In fact after she came up short in her bid to earn a spot on the Canadian team at the 2016 Rio Summer Olympic Games, Anaka knew it was time to jump on a plane and just get away from her world for a while.

“I had a ton of Aeroplan points and I’d never had a chance to travel on my own so I went backpacking,” she says of trip that saw her wind up in Thailand. “But I still wanted the trip to have some purpose.”

So she arranged to meet up with a friend, three-time Canadian Olympic medal-winning wrestler Tonya Verbeek, at what else but a two-week wrestling camp in Thailand.

“She met me there and we helped out a junior-aged camp with kids from all over southeast Asia,” remembers Anaka. “That was a great experience for me.”

Anaka had also briefly filled in during her Simon Fraser days when head coach Jones had taken ill, and thus when Tuckwood asked her to come aboard for the season, there was at the very least, a hazy starting point.

Still, it’s been a 10-week whirlwind to get to Friday.

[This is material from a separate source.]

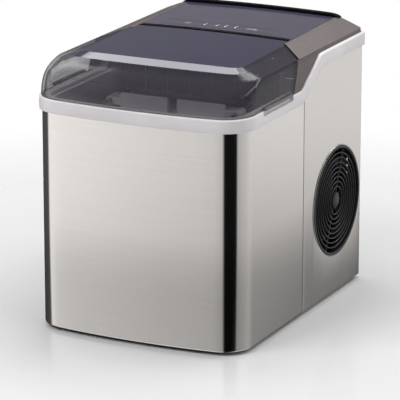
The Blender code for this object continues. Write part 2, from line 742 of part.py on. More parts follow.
def fan():
    """Axial fan: a five-bladed rotor that blows out through the grille, its motor and its shroud."""
    centre = (GRILLE_Y, GRILLE_Z)
    rotor = rod("fan_rotor", (FAN_X - 7 * MM, *centre), (FAN_X + 7 * MM, *centre), ROTOR_R, "black_plastic",
                sides=24)
    for k in range(BLADE_COUNT):
        blade = box(f"blade_{k}", (-8 * MM, ROTOR_R - 2 * MM, -1 * MM), (8 * MM, BLADE_TIP, 1 * MM))
        blade.data.transform(Matrix.Rotation(math.radians(BLADE_PITCH), 4, "Y"))
        blade.data.transform(Matrix.Rotation(2 * math.pi * k / BLADE_COUNT, 4, "X"))
        blade.location = (FAN_X, *centre)
        join(rotor, blade)
    pivot(rotor, (FAN_X, *centre))
    motor_end = FAN_X - 7 * MM - GAP
    rod("fan_motor", (motor_end - 20 * MM, *centre), (motor_end, *centre), 15 * MM, "zinc_steel", sides=24)
    shroud = box("fan_shroud", (FAN_X - 14 * MM, GRILLE_Y - SHROUD_HALF, GRILLE_Z - SHROUD_HALF),
                 (FAN_X + 13 * MM, GRILLE_Y + SHROUD_HALF, GRILLE_Z + SHROUD_HALF), "black_plastic")
    tunnel = rod("shroud_tunnel", (FAN_X - 20 * MM, *centre), (FAN_X + 20 * MM, *centre), 38 * MM, sides=40)
    cut(shroud, tunnel)
    for k in range(2):
        bar = box(f"shroud_bar_{k}", (-1.5 * MM - 0.2 * MM * k, -40 * MM, -4 * MM),
                  (1.5 * MM + 0.2 * MM * k, 40 * MM, 4 * MM))
        bar.location = (FAN_X - 12.4 * MM, *centre)
        bar.rotation_euler = (math.pi * (k + 0.5) / 2, 0, 0)
        join(shroud, bar)
    cut(shroud, rod("motor_seat", (FAN_X - 40 * MM, *centre), (FAN_X - 7 * MM, *centre), 15.3 * MM, sides=24))


# ---------------------------------------------------------------- liner, basket, ice making


def tub(name, half_top, half_low, y_top, y_low, top, low, wall, floor, finish, corner):
    """An open tub with sloped walls: half widths, (front, rear) pairs and heights."""
    outer = [at(plan(half_low, *y_low, corner, corner), low), at(plan(half_top, *y_top, corner, corner), top)]
    shell = loft(name, outer, finish)
    inner_low = (y_low[0] + wall, y_low[1] - wall)
    inner_top = (y_top[0] + wall, y_top[1] - wall)
    inner = [at(plan(half_low - wall, *inner_low, corner - wall, corner - wall), low + floor),
             at(plan(half_top - wall, *inner_top, corner - wall, corner - wall), top + 1 * MM)]
    return cut(shell, loft(f"{name}_hollow", inner))


def inner_liner():
    """The moulded tub behind the steel: sump below, ice room above, and a flange under the band."""
    liner = tub("inner_liner", LINER_X + WALL, 100 * MM, (LINER_Y0 - WALL, LINER_Y1 + WALL),
                (-139 * MM, LINER_Y1 + WALL - 3 * MM), LINER_TOP, LINER_FLOOR - 3 * MM, WALL, 3 * MM,
                "liner_plastic", 22 * MM)
    outline = plan(BODY_W / 2 - 2.5 * MM, -BODY_D / 2 + 2.5 * MM, LINER_Y1 + WALL, 29 * MM, 5 * MM)
    flange = loft("liner_flange", [at(outline, LINER_TOP - 2.5 * MM), at(outline, LINER_TOP)], smooth=False)
    opening = plan(LINER_X - 0.2 * MM, LINER_Y0 + 0.2 * MM, LINER_Y1 - 0.2 * MM, 19.8 * MM, 19.8 * MM)
    hole = loft("flange_hole", [at(opening, LINER_TOP - 8 * MM), at(opening, LINER_TOP + 5 * MM)], smooth=False)
    join(liner, flange)
    cut(liner, hole)


def ice_basket():
    basket = tub("ice_basket", 92 * MM, 86 * MM, (-138 * MM, -46 * MM), (-133 * MM, -51 * MM), BASKET_TOP,
                 LINER_FLOOR + 0.5 * MM, 2 * MM, 2 * MM, "basket_plastic", 12 * MM)
    for k in range(6):
        x = (-62.5 + 25 * k) * MM
        slot = box(f"basket_slot_{k}", (x - 4 * MM, -122 * MM, 50 * MM), (x + 4 * MM, -62 * MM, 62 * MM))
        cut(basket, slot)
    pivot(basket, (0, -92 * MM, LINER_FLOOR))


def ice_slide():
    """The plate that carries falling ice forward over the basket's rear edge."""
    side = [(43 * MM, 206 * MM), (-42 * MM, 200 * MM), (-42 * MM, 202.5 * MM), (43 * MM, 208.5 * MM)]
    prism("ice_slide", side, -86 * MM, 86 * MM, axis="X", finish="liner_plastic")


def ice_rake():
    """A pale plate with a middle notch, on two arms that run on the guide rods."""
    rake = box("ice_rake", (-60 * MM, -67 * MM, 212 * MM), (60 * MM, -64 * MM, 239 * MM), "basket_plastic")
    for sign in (1, -1):
        xs = beside(sign, 56 * MM, 78 * MM)
        arm = box(f"rake_arm_{sign}", (xs[0], -67 * MM, 224 * MM), (xs[1], -50 * MM, 234 * MM))
        join(rake, arm)
        bore = rod(f"rake_bore_{sign}", (sign * GUIDE_X, -80 * MM, RAKE_Z), (sign * GUIDE_X, -30 * MM, RAKE_Z),
                   GUIDE_R + 0.4 * MM, sides=16)
        cut(rake, bore)
    notch = box("rake_notch", (-5.5 * MM, -70 * MM, 217 * MM), (5.5 * MM, -60 * MM, 245 * MM))
    cut(rake, notch)
    pivot(rake, (0, -65.5 * MM, RAKE_Z))


def rake_guides():
    for name, sign in (("left", -1), ("right", 1)):
        rod(f"rake_guide_{name}", (sign * GUIDE_X, -78 * MM, RAKE_Z), (sign * GUIDE_X, -GAP, RAKE_Z), GUIDE_R,
            "nickel", sides=16)


def finger_xs():
    return [(k - (FINGER_COUNT - 1) / 2) * FINGER_PITCH for k in range(FINGER_COUNT)]


def splash_guard():
    """A dark curtain in front of the cold fingers, with upright slits."""
    guard = box("splash_guard", (-90 * MM, 0, 226 * MM), (90 * MM, 2 * MM, 264 * MM), "dark_guard")
    for k, x in enumerate(finger_xs()):
        slit = box(f"guard_slit_{k}", (x - 0.9 * MM, -5 * MM, 220 * MM), (x + 0.9 * MM, 10 * MM, 258 * MM))
        cut(guard, slit)


def evaporator():
    """The cold plate and its six fingers, which hang into the tray."""
    plate = box("evaporator", (-80 * MM, 10 * MM, 256 * MM), (80 * MM, 38 * MM, 264 * MM), "nickel")
    for k, x in enumerate(finger_xs()):
        finger = rod(f"finger_{k}", (x, TRAY_Y, 221 * MM), (x, TRAY_Y, 258 * MM), FINGER_R - 1 * MM, sides=20,
                     end_radius=FINGER_R)
        join(plate, finger)


def water_tray():
    """A half-round trough that tilts about its own axis and so never meets the fingers."""
    arc = [(TRAY_R * math.cos(a), TRAY_R * math.sin(a)) for a in [-math.pi * k / 16 for k in range(17)]]
    outline = [(TRAY_Y + y, TRAY_Z + z) for y, z in arc]
    tray = prism("water_tray", outline, -TRAY_X, TRAY_X, axis="X", finish="liner_plastic")
    inner_r = TRAY_R - TRAY_WALL
    inner = [(TRAY_Y + y * inner_r / TRAY_R, TRAY_Z + z * inner_r / TRAY_R) for y, z in arc]
    inner = [(TRAY_Y + inner_r, TRAY_Z + 5 * MM)] + inner + [(TRAY_Y - inner_r, TRAY_Z + 5 * MM)]
    cut(tray, prism("tray_hollow", inner, -TRAY_X + TRAY_WALL, TRAY_X - TRAY_WALL, axis="X"))
    for sign in (1, -1):
        xs = beside(sign, TRAY_X - TRAY_WALL + 0.1 * MM, TRAY_X)
        join(tray, rod(f"tray_boss_{sign}", (xs[0], TRAY_Y, TRAY_Z), (xs[1], TRAY_Y, TRAY_Z), 6 * MM, sides=24))
    tray.data.shade_smooth()
    tray.data.set_sharp_from_angle(angle=math.radians(35))
    pivot(tray, (0, TRAY_Y, TRAY_Z))


def tray_drive():
    """The gear motor on the left turns the tray by a short shaft; a bearing carries it on the right."""
    motor_x = -83.7 * MM
    shaft = rod("tray_shaft", (motor_x + GAP, TRAY_Y, TRAY_Z), (-TRAY_X - GAP, TRAY_Y, TRAY_Z), 3 * MM,
                "nickel", sides=16)
    pivot(shaft, (0, TRAY_Y, TRAY_Z))
    box("tray_motor", (-101 * MM, TRAY_Y - 11 * MM, TRAY_Z - 14 * MM),
        (motor_x, TRAY_Y + 11 * MM, TRAY_Z + 12 * MM), "black_plastic", bevel=1.5 * MM)
    box("tray_bearing", (TRAY_X + GAP, TRAY_Y - 6 * MM, TRAY_Z - 9 * MM),
        (84 * MM, TRAY_Y + 6 * MM, TRAY_Z + 19 * MM), "liner_plastic", bevel=0.8 * MM)


# ---------------------------------------------------------------- machine room


def compressor():
    x, y = COMPRESSOR
    plate = box("compressor_plate", (x - 46 * MM, y - 42 * MM, 18 * MM), (x + 46 * MM, y + 42 * MM, 20 * MM),
                "zinc_steel")
    for k, (dx, dy) in enumerate(((-38, -34), (38, -34), (-38, 34), (38, 34))):
        place = (x + dx * MM, y + dy * MM)
        rod(f"compressor_mount_{k + 1}", (*place, 9 * MM + GAP), (*place, 18 * MM - GAP), 7 * MM, "rubber",
            sides=16, end_radius=5.5 * MM)
    profile = [(radius * MM, z * MM) for radius, z in COMPRESSOR_PROFILE]
    turned("compressor", (x, y, 0), profile, "black_enamel")


def condenser():
    """Finned coil between the compressor and the fan."""
    block = box("condenser", (32 * MM, 60 * MM, 52 * MM), (56 * MM, 144 * MM, 158 * MM), "aluminium_fins")
    for k in range(13):
        y = (65 + 6 * k) * MM
        cut(block, box(f"fin_gap_{k}", (37 * MM, y, 56 * MM), (60 * MM, y + 3.6 * MM, 154 * MM)))


def plumbing():
    x, y = COMPRESSOR
    coil_z = 260 * MM
    suction = [(62 * MM, 38 * MM + GAP, coil_z), (62 * MM, 62 * MM, coil_z), (62 * MM, 62 * MM, 186 * MM),
               (x + 20 * MM, y - 20 * MM, 186 * MM), (x + 20 * MM, y - 20 * MM, 150 * MM)]
    pipe("suction_pipe", bent(suction, 9 * MM), 3 * MM, "copper")
    hot_gas = [(-62 * MM, 38 * MM + GAP, coil_z), (-62 * MM, 66 * MM, coil_z),
               (-62 * MM, 66 * MM, 200 * MM), (x, y, 200 * MM), (x, y, 150.6 * MM)]
    pipe("hot_gas_pipe", bent(hot_gas, 9 * MM), 2.5 * MM, "copper")
    discharge = [(x + 46.6 * MM, y + 10 * MM, 80 * MM), (20 * MM, y + 10 * MM, 80 * MM),
                 (20 * MM, y + 10 * MM, 130 * MM), (32 * MM - GAP, y + 10 * MM, 130 * MM)]
    pipe("condenser_pipe", bent(discharge, 7 * MM), 2.5 * MM, "copper")
    hose = [(*PUMP_OUTLET, 43 * MM), (*PUMP_OUTLET, 250 * MM), (PUMP_OUTLET[0], 41 * MM, 250 * MM)]
    pipe("water_hose", bent(hose, 10 * MM), 4 * MM, "silicone")


def water_pump():
    x, y = PUMP_OUTLET
    pump = box("water_pump", (x - 13 * MM, y - 12 * MM, 9 * MM + GAP), (x + 16 * MM, y + 16 * MM, 36 * MM),
               "black_plastic", bevel=2 * MM)
    join(pump, rod("pump_outlet", (x, y, 30 * MM), (x, y, 43 * MM - GAP), 5 * MM, sides=16))


def filter_drier():
    rod("filter_drier", (22 * MM, 72 * MM, 170 * MM), (22 * MM, 130 * MM, 170 * MM), 8 * MM, "copper", sides=20)


def power_inlet():
    """Mains socket in the rear panel."""
    half_d = BODY_D / 2
    body = box("power_inlet", (50.4 * MM, half_d - 22 * MM, 30.4 * MM), (79.6 * MM, half_d, 51.6 * MM),
               "black_plastic", bevel=0.6 * MM)
    flange = box("inlet_flange", (46 * MM, half_d - 0.2 * MM, 27 * MM), (84 * MM, half_d + 1.8 * MM, 55 * MM))
    socket = box("inlet_socket", (54 * MM, half_d - 14 * MM, 34 * MM), (76 * MM, half_d + 5 * MM, 48 * MM))
    join(body, flange)
    cut(body, socket)


def drain_plug():
    """Rubber plug that pulls out of the drain at the rear."""
    face = BODY_D / 2
    x, z = DRAIN
    plug = rod("drain_plug", (x, face - 10 * MM, z), (x, face + 1 * MM, z), DRAIN_R - 1 * MM, "rubber",
               sides=24)
    join(plug, rod("plug_head", (x, face + GAP, z), (x, face + 4 * MM, z), DRAIN_R + 3 * MM, sides=24))
    pivot(plug, (x, face, z))


clear_scene()
PARTS = new_collection("ice_maker")
CUTTERS = new_collection("cutters", shown=False)

base_pan()
feet()
front_wrap()
side_panels()
rear_panel()
rear_screws()
trim_band()
lid()
lid_hinge_pins()
top_cover()
cover_deck()
control_panel()
buttons_and_lamps()
rear_lip()
control_board()
fan_grille()
fan()
inner_liner()
ice_basket()
ice_slide()
ice_rake()
rake_guides()
splash_guard()
evaporator()
water_tray()
tray_drive()
compressor()
condenser()
plumbing()
water_pump()
filter_drier()
power_inlet()
drain_plug()
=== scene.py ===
"""Finished look of a countertop ice maker, built round its packed mechanical model.

Steel sheets, the pale band, the clear lid, the dark rear cover with its panel, the round grille and what
shows through them are made as detailed pieces. Each rides on the body of the solid that it stands for.
Lengths are in metres; X is the object's right, Y its rear and Z up.
"""

import json
import math

import bmesh
import bpy
import numpy as np
from mathutils import Matrix, Vector


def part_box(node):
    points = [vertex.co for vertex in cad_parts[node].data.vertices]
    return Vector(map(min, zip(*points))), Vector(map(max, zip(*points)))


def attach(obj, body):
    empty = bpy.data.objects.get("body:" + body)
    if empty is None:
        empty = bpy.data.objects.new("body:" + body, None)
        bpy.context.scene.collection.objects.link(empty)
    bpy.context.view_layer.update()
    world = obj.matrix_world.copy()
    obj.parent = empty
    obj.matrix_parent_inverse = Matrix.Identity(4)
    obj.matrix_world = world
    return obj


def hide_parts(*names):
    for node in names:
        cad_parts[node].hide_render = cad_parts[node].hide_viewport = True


bl_info = {
    "name": "Countertop ice maker",
    "version": (1, 0, 0),
    "blender": (4, 5, 0),
    "location": "View3D > Sidebar > Ice maker",
    "description": "Detailed pieces, finishes and a studio for a countertop ice maker",
    "category": "Add Mesh",
}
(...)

Experiences gleaned form the national team and Simon Fraser University have helped UFV interim wrestling coach Stacie Anaka formulate her view on guiding the nationally-ranked Cascades program. (Photo by Dan Kinvig property of University of the Fraser Valley athletics 2019. All Rights Reserved)

“It seemed so unlikely that we could look to one of our current employees and realize that she had the expertise in just that sport,” marvelled Tuckwood as Fraser Valley is hosting the first Canada West conference championship in its U SPORTS’ history. “I don’t know what else to call it but serendipitous.”

The four school, dual-meet format event begins Friday with the women opening at 7 p.m., followed by the men at 8 p.m. Match-ups are UFV vs. Calgary, and Alberta vs. Saskatchewan.

On Saturday, Round two features an 11 a.m. start for women and a 12 p.m. start for men as UFV meets Saskatchewan and Alberta squares off against Calgary.

The third and final round takes place later in the day with a 2 p.m.start for women, followed by a 3 p.m. start for men. UFV meets Alberta, while Saskatchewan clashes with Calgary.